On se démène et il n’est jamais content.

– En tout cas, ça lui permet de mesurer l’ampleur du carnage et Vésale, anatomiste hors pair, l’aide à dresser le tableau, franchement morose : fracture de l’arcade et de l’orbite haute, déchirement des « enveloppes » du cerveau, et lobe antérieur droit du cerveau complètement bousillé.

– Il est foutu.

– En gros. La blessure est mortelle et l’épanchement d’un certain nombre de produits biologiques plus ou moins dégueulasses se fait dans la boite crânienne, avant de virer à l’abcès. Dès lors, tout l’art des deux médecins ne vise plus qu’à une chose : apaiser les souffrances du roi mourant qui sort parfois de son inconscience, assez en tout cas pour 1/ le regretter salement à chaque fois 2/ mettre en ordre ses dernières affaires et donner ses derniers conseils à Catherine de Médicis. Malgré des douleurs épouvantables, il exige aussi la clémence pour ce régicide malgré lui de Montgomery – qui légèrement méfiant, a d’ailleurs déjà pris soin de tailler la route vers son Ecosse natale. Et le roi meurt après onze jours de souffrances, le 10 juillet, à quarante ans, trois mois et dix jours.

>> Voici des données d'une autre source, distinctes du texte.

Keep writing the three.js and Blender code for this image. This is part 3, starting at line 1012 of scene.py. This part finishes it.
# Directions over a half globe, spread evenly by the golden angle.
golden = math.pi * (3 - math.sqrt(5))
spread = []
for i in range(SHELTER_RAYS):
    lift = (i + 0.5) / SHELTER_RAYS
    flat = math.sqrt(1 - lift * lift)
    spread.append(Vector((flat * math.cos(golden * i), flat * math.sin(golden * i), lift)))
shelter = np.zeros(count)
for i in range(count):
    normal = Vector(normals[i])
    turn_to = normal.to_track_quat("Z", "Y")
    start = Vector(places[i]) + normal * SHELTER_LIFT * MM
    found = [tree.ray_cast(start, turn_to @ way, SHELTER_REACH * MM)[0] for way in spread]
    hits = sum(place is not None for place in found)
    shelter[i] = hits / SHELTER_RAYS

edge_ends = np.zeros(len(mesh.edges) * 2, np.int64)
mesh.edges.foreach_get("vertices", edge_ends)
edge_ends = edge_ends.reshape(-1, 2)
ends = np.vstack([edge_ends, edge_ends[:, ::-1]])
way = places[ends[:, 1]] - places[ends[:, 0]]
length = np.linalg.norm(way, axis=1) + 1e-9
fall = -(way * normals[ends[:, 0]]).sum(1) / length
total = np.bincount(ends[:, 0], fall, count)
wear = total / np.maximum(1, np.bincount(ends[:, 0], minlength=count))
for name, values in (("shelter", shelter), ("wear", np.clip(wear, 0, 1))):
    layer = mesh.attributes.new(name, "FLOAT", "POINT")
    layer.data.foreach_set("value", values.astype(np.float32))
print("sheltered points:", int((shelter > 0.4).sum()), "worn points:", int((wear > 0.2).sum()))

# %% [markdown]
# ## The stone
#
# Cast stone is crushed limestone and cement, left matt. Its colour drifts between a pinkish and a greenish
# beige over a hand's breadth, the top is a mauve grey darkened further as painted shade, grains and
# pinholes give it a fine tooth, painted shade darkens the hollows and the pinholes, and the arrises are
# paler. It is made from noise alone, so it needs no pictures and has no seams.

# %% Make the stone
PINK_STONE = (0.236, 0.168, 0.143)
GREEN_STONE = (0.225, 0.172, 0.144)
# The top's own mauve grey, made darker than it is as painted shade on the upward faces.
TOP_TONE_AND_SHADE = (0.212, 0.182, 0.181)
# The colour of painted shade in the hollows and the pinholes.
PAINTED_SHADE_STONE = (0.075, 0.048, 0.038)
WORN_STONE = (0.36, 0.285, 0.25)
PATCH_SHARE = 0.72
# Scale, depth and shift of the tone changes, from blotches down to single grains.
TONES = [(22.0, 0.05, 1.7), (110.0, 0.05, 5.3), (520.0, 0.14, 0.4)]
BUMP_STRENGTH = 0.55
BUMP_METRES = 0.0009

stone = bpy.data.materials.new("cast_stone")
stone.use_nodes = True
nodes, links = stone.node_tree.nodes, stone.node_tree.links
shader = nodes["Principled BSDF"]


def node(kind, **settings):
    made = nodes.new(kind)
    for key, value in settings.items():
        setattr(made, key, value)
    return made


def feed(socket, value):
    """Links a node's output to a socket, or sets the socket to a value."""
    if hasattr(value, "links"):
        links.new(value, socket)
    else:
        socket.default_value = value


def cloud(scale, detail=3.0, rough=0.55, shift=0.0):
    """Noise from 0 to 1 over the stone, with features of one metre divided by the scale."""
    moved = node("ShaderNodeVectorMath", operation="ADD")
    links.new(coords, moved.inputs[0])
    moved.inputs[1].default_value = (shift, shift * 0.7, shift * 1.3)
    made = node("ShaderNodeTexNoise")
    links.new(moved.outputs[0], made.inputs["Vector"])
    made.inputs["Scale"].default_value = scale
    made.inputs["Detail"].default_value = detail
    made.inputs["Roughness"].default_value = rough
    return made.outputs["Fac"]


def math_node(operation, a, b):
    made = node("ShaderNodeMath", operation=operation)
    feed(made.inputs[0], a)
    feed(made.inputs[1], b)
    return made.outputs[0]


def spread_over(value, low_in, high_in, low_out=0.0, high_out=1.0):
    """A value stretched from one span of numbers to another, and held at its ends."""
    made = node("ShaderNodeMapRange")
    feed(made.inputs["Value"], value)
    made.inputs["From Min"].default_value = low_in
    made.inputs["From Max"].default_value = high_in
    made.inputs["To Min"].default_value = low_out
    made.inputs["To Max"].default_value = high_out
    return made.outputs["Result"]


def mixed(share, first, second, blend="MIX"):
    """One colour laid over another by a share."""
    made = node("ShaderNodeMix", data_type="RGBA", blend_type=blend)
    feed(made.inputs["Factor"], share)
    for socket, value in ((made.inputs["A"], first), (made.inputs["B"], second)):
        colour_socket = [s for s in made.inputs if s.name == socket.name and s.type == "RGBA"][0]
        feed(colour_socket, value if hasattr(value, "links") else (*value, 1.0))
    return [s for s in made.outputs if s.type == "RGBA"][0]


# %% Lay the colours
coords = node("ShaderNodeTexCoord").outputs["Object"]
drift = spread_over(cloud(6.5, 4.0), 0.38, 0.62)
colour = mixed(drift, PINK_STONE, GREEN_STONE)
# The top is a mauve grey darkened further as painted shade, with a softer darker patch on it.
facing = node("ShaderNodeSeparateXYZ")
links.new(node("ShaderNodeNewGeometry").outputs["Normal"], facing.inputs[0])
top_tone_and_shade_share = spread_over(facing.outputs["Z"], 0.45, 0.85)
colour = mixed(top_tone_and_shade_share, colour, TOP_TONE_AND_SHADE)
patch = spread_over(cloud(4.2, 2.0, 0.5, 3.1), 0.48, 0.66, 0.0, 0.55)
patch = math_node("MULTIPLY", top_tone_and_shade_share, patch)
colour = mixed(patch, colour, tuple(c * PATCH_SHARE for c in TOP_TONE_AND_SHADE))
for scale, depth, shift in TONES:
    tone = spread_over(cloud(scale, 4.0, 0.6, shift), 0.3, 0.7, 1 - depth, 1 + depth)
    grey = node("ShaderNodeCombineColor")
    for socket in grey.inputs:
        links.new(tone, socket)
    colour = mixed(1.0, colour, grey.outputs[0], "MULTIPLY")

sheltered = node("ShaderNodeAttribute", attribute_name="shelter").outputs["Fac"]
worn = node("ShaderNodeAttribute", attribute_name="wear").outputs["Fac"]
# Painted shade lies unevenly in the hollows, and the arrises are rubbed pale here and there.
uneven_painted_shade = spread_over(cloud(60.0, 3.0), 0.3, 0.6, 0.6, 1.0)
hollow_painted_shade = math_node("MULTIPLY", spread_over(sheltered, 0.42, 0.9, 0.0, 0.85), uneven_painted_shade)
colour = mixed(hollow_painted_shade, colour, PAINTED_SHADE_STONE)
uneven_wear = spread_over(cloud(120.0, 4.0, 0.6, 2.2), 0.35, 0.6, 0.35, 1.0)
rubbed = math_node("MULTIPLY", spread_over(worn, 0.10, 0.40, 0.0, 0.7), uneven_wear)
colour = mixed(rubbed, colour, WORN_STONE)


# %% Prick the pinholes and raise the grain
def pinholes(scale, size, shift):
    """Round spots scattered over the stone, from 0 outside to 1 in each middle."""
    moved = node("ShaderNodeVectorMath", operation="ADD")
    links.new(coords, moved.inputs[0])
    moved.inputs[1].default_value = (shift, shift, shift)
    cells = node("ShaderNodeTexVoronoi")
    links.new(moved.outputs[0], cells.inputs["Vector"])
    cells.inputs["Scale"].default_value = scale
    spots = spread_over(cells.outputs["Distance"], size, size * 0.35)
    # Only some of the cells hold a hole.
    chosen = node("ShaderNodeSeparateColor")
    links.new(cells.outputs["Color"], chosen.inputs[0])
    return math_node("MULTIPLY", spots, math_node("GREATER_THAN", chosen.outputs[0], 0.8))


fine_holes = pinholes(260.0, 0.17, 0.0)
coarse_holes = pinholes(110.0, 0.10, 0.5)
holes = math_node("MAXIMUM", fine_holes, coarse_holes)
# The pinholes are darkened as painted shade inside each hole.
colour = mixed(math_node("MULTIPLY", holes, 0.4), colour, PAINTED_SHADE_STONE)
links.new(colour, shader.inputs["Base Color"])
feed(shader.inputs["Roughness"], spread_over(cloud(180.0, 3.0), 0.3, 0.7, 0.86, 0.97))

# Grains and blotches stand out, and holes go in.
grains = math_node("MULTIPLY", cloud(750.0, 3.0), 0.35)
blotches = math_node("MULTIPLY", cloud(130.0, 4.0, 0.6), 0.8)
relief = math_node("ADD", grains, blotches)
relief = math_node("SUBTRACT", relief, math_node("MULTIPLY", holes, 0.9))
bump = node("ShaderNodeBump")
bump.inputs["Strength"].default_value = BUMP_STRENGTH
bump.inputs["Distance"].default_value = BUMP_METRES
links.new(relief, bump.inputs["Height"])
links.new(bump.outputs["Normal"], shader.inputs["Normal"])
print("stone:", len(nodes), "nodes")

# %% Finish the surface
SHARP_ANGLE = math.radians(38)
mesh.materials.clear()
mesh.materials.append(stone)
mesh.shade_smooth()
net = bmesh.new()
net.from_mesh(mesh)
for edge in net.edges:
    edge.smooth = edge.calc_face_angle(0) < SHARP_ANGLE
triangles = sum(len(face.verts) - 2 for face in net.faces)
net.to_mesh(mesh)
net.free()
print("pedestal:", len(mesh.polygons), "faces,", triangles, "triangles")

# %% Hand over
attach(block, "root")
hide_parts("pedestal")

– Et Catherine de Médicis, dans tout ça ?

– Elle n’a plus que ses yeux pour pleurer, si j’ose dire – et sans doute pas mal d’amertume en repensant aux avertissements de ses devins, ce qui ne va pas calmer son goût pour les mancies en tout genre. Mais si la mort d’Henri II a marqué les esprits, c’est aussi à cause de Nostradamus, toujours bien vivant en 1559.

– La reine le connaissait ?

– Pas que je sache et ni lui ni personne n’a d’ailleurs fait le rapprochement à cette époque entre la mort d’Henri II et l’un des quatrains de ses Prophéties, le I-35 :

Le lyon ieune le vieux furmontera

En champ bellique par fingulier duelle

Dans cage d’or les yeux luy crevera

Deux playes une, puis mourir, mors cruelle.

– C’est… Fumeux.

– Évidemment que c’est fumeux, c’est une prophétie de Nostradamus. Mais pour celui qui a envie d’y lire a posteriori ce qu’il a envie d’y lire, c’est limpide. Le jeune lion qui furmonte le vieux lion dans un fingulier duel, c’est le jeune comte de Montgomery, dont l’écu affichait un lion, qui déboîte le « vieux » roi Henri, symbolisé par le roi des animaux. Et les yeux crevés, c’est évident quand on décide de se moquer de certains détails comme le fait qu’un seul œil a été touché. La cage d’or évoque le heaume doré du roi, etc.

– Faut pas être superstitieux, quand même.

– Une qui l’était, c’est Catherine, et il faut bien reconnaître que la suite n’a pas dû arranger grand-chose, parce que dans la série collection de cagades, les Valois ont fait très fort. Veuve d’un roi mort par accident, Catherine va voir arriver trois de ses fils sur le trône, et tous vont y rester.

– Mais non ?

– Oh si. François II est monté sur le trône à 15 ans ne va régner que quelques mois, le temps d’épouser Mary Stuart avant de mourir de ce qui ressemble à une méningite.

– Et d’un.

– Charles IX arrive ensuite dans la course, mais il a dix ans – d’où régence de Catherine. Il meurt à 33 ans d’une pleurésie, en pleine guerres de religion et après avoir joyeusement fêté la Saint Barthélémy.

– Et de deux.

– Son frère Henri III lui succède en rappliquant de Pologne où il s’emmerde à cent sous de l’heure. Il va régner 15 ans avant de finir assassiné par le moine Clément.

– Et de trois, fin des Valois.

– C’est ça. Son successeur est un nouvel Henri, le Quatrième.

– Qui ne mourra pas de vieillesse non plus.

– Nope. Et une pareille série de cagades, c’est à ma connaissance un record à l’époque moderne.